(Rows from a 3D modeling dataset)
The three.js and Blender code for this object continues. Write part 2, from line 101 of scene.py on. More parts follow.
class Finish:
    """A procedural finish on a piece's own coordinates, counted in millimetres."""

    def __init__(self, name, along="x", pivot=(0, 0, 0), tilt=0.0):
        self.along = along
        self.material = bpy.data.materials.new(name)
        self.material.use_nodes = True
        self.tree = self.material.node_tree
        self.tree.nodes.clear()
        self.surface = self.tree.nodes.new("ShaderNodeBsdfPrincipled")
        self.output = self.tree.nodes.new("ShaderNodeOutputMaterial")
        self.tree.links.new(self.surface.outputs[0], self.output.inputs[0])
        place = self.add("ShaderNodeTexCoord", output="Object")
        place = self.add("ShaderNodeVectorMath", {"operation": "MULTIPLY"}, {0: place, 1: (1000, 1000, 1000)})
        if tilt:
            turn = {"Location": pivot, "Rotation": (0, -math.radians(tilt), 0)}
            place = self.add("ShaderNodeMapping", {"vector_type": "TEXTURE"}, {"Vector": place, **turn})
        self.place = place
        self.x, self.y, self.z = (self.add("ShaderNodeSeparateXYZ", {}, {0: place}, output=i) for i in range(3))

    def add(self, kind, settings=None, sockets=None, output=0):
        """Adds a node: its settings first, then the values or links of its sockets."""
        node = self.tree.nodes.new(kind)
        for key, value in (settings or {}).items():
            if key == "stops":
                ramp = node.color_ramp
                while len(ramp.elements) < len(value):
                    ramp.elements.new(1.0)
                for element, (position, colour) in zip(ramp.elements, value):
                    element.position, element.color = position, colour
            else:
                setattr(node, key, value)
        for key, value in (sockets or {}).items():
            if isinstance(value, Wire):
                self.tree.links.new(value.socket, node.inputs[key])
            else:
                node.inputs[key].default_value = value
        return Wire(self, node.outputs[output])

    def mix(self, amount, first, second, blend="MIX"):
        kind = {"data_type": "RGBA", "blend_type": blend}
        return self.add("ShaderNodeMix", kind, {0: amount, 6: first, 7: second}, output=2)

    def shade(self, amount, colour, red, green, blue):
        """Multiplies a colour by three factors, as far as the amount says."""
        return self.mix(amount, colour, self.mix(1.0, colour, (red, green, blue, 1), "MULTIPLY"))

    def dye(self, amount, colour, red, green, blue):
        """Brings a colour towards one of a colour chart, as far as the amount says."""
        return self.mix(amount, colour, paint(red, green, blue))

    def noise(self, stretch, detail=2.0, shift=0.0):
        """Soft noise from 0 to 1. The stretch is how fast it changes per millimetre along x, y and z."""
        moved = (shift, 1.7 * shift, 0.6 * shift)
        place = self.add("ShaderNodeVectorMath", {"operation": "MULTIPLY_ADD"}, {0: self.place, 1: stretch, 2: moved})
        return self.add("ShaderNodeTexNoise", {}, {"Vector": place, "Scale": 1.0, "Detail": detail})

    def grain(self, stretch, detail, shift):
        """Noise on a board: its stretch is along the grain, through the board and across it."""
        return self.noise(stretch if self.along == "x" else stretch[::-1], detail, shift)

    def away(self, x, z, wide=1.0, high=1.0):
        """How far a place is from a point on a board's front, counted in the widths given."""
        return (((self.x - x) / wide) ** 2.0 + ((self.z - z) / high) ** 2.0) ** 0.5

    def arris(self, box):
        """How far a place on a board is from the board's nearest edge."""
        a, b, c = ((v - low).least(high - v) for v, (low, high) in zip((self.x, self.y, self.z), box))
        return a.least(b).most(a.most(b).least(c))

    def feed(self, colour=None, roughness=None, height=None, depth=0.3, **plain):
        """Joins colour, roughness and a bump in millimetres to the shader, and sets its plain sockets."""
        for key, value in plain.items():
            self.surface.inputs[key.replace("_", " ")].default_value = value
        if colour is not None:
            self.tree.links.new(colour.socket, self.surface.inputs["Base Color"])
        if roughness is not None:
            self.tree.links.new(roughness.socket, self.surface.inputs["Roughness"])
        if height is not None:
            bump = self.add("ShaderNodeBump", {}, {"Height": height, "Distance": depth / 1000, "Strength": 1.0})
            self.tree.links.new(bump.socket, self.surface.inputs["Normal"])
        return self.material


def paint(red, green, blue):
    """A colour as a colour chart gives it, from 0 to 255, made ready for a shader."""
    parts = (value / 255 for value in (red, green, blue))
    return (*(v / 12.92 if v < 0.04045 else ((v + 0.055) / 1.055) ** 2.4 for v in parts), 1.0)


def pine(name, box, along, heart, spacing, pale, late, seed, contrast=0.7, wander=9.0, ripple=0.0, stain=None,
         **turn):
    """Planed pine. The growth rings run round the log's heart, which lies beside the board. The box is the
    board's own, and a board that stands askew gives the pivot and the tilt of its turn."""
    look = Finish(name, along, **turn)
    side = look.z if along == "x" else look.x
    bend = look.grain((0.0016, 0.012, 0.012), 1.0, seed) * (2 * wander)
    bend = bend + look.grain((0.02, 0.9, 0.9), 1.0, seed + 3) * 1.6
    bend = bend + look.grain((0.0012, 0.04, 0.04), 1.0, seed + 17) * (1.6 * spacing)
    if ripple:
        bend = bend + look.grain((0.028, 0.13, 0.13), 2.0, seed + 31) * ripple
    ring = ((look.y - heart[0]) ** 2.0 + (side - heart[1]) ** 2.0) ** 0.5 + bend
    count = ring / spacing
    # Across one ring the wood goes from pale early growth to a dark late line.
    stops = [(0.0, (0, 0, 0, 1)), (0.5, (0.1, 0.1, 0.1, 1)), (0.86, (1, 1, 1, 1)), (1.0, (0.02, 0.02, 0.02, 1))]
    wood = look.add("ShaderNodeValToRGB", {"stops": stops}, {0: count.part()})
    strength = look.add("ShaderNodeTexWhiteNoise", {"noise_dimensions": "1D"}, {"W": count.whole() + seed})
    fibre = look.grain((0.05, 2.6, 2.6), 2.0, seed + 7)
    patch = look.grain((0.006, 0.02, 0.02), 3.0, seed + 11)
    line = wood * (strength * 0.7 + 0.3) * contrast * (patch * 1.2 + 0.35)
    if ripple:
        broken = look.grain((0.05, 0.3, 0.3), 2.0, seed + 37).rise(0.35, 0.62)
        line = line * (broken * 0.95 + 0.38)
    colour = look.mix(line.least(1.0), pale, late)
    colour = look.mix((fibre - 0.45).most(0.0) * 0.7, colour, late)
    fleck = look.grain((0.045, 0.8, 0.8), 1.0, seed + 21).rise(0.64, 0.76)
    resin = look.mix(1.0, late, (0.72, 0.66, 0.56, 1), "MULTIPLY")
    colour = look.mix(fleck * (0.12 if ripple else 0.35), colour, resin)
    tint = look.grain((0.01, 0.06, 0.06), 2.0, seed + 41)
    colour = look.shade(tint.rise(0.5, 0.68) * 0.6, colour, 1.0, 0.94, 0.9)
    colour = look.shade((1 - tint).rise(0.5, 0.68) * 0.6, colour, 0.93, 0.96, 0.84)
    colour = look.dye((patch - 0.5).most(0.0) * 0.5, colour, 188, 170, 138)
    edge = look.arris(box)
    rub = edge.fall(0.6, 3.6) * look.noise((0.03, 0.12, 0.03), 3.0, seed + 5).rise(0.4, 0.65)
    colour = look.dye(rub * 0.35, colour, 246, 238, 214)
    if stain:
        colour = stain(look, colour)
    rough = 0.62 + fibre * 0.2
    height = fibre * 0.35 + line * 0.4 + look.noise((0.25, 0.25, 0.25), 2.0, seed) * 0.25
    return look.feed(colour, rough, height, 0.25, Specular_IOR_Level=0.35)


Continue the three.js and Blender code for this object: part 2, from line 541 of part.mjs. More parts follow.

▸ YOUR TASK
The entries above should be repeated exactly, every one of them.

▸ EXERCISE RESPONSE
The three.js and Blender code for this object continues. Write part 2, from line 101 of scene.py on. More parts follow.
class Finish:
    """A procedural finish on a piece's own coordinates, counted in millimetres."""

    def __init__(self, name, along="x", pivot=(0, 0, 0), tilt=0.0):
        self.along = along
        self.material = bpy.data.materials.new(name)
        self.material.use_nodes = True
        self.tree = self.material.node_tree
        self.tree.nodes.clear()
        self.surface = self.tree.nodes.new("ShaderNodeBsdfPrincipled")
        self.output = self.tree.nodes.new("ShaderNodeOutputMaterial")
        self.tree.links.new(self.surface.outputs[0], self.output.inputs[0])
        place = self.add("ShaderNodeTexCoord", output="Object")
        place = self.add("ShaderNodeVectorMath", {"operation": "MULTIPLY"}, {0: place, 1: (1000, 1000, 1000)})
        if tilt:
            turn = {"Location": pivot, "Rotation": (0, -math.radians(tilt), 0)}
            place = self.add("ShaderNodeMapping", {"vector_type": "TEXTURE"}, {"Vector": place, **turn})
        self.place = place
        self.x, self.y, self.z = (self.add("ShaderNodeSeparateXYZ", {}, {0: place}, output=i) for i in range(3))

    def add(self, kind, settings=None, sockets=None, output=0):
        """Adds a node: its settings first, then the values or links of its sockets."""
        node = self.tree.nodes.new(kind)
        for key, value in (settings or {}).items():
            if key == "stops":
                ramp = node.color_ramp
                while len(ramp.elements) < len(value):
                    ramp.elements.new(1.0)
                for element, (position, colour) in zip(ramp.elements, value):
                    element.position, element.color = position, colour
            else:
                setattr(node, key, value)
        for key, value in (sockets or {}).items():
            if isinstance(value, Wire):
                self.tree.links.new(value.socket, node.inputs[key])
            else:
                node.inputs[key].default_value = value
        return Wire(self, node.outputs[output])

    def mix(self, amount, first, second, blend="MIX"):
        kind = {"data_type": "RGBA", "blend_type": blend}
        return self.add("ShaderNodeMix", kind, {0: amount, 6: first, 7: second}, output=2)

    def shade(self, amount, colour, red, green, blue):
        """Multiplies a colour by three factors, as far as the amount says."""
        return self.mix(amount, colour, self.mix(1.0, colour, (red, green, blue, 1), "MULTIPLY"))

    def dye(self, amount, colour, red, green, blue):
        """Brings a colour towards one of a colour chart, as far as the amount says."""
        return self.mix(amount, colour, paint(red, green, blue))

    def noise(self, stretch, detail=2.0, shift=0.0):
        """Soft noise from 0 to 1. The stretch is how fast it changes per millimetre along x, y and z."""
        moved = (shift, 1.7 * shift, 0.6 * shift)
        place = self.add("ShaderNodeVectorMath", {"operation": "MULTIPLY_ADD"}, {0: self.place, 1: stretch, 2: moved})
        return self.add("ShaderNodeTexNoise", {}, {"Vector": place, "Scale": 1.0, "Detail": detail})

    def grain(self, stretch, detail, shift):
        """Noise on a board: its stretch is along the grain, through the board and across it."""
        return self.noise(stretch if self.along == "x" else stretch[::-1], detail, shift)

    def away(self, x, z, wide=1.0, high=1.0):
        """How far a place is from a point on a board's front, counted in the widths given."""
        return (((self.x - x) / wide) ** 2.0 + ((self.z - z) / high) ** 2.0) ** 0.5

    def arris(self, box):
        """How far a place on a board is from the board's nearest edge."""
        a, b, c = ((v - low).least(high - v) for v, (low, high) in zip((self.x, self.y, self.z), box))
        return a.least(b).most(a.most(b).least(c))

    def feed(self, colour=None, roughness=None, height=None, depth=0.3, **plain):
        """Joins colour, roughness and a bump in millimetres to the shader, and sets its plain sockets."""
        for key, value in plain.items():
            self.surface.inputs[key.replace("_", " ")].default_value = value
        if colour is not None:
            self.tree.links.new(colour.socket, self.surface.inputs["Base Color"])
        if roughness is not None:
            self.tree.links.new(roughness.socket, self.surface.inputs["Roughness"])
        if height is not None:
            bump = self.add("ShaderNodeBump", {}, {"Height": height, "Distance": depth / 1000, "Strength": 1.0})
            self.tree.links.new(bump.socket, self.surface.inputs["Normal"])
        return self.material


def paint(red, green, blue):
    """A colour as a colour chart gives it, from 0 to 255, made ready for a shader."""
    parts = (value / 255 for value in (red, green, blue))
    return (*(v / 12.92 if v < 0.04045 else ((v + 0.055) / 1.055) ** 2.4 for v in parts), 1.0)


def pine(name, box, along, heart, spacing, pale, late, seed, contrast=0.7, wander=9.0, ripple=0.0, stain=None,
         **turn):
    """Planed pine. The growth rings run round the log's heart, which lies beside the board. The box is the
    board's own, and a board that stands askew gives the pivot and the tilt of its turn."""
    look = Finish(name, along, **turn)
    side = look.z if along == "x" else look.x
    bend = look.grain((0.0016, 0.012, 0.012), 1.0, seed) * (2 * wander)
    bend = bend + look.grain((0.02, 0.9, 0.9), 1.0, seed + 3) * 1.6
    bend = bend + look.grain((0.0012, 0.04, 0.04), 1.0, seed + 17) * (1.6 * spacing)
    if ripple:
        bend = bend + look.grain((0.028, 0.13, 0.13), 2.0, seed + 31) * ripple
    ring = ((look.y - heart[0]) ** 2.0 + (side - heart[1]) ** 2.0) ** 0.5 + bend
    count = ring / spacing
    # Across one ring the wood goes from pale early growth to a dark late line.
    stops = [(0.0, (0, 0, 0, 1)), (0.5, (0.1, 0.1, 0.1, 1)), (0.86, (1, 1, 1, 1)), (1.0, (0.02, 0.02, 0.02, 1))]
    wood = look.add("ShaderNodeValToRGB", {"stops": stops}, {0: count.part()})
    strength = look.add("ShaderNodeTexWhiteNoise", {"noise_dimensions": "1D"}, {"W": count.whole() + seed})
    fibre = look.grain((0.05, 2.6, 2.6), 2.0, seed + 7)
    patch = look.grain((0.006, 0.02, 0.02), 3.0, seed + 11)
    line = wood * (strength * 0.7 + 0.3) * contrast * (patch * 1.2 + 0.35)
    if ripple:
        broken = look.grain((0.05, 0.3, 0.3), 2.0, seed + 37).rise(0.35, 0.62)
        line = line * (broken * 0.95 + 0.38)
    colour = look.mix(line.least(1.0), pale, late)
    colour = look.mix((fibre - 0.45).most(0.0) * 0.7, colour, late)
    fleck = look.grain((0.045, 0.8, 0.8), 1.0, seed + 21).rise(0.64, 0.76)
    resin = look.mix(1.0, late, (0.72, 0.66, 0.56, 1), "MULTIPLY")
    colour = look.mix(fleck * (0.12 if ripple else 0.35), colour, resin)
    tint = look.grain((0.01, 0.06, 0.06), 2.0, seed + 41)
    colour = look.shade(tint.rise(0.5, 0.68) * 0.6, colour, 1.0, 0.94, 0.9)
    colour = look.shade((1 - tint).rise(0.5, 0.68) * 0.6, colour, 0.93, 0.96, 0.84)
    colour = look.dye((patch - 0.5).most(0.0) * 0.5, colour, 188, 170, 138)
    edge = look.arris(box)
    rub = edge.fall(0.6, 3.6) * look.noise((0.03, 0.12, 0.03), 3.0, seed + 5).rise(0.4, 0.65)
    colour = look.dye(rub * 0.35, colour, 246, 238, 214)
    if stain:
        colour = stain(look, colour)
    rough = 0.62 + fibre * 0.2
    height = fibre * 0.35 + line * 0.4 + look.noise((0.25, 0.25, 0.25), 2.0, seed) * 0.25
    return look.feed(colour, rough, height, 0.25, Specular_IOR_Level=0.35)


Continue the three.js and Blender code for this object: part 2, from line 541 of part.mjs. More parts follow.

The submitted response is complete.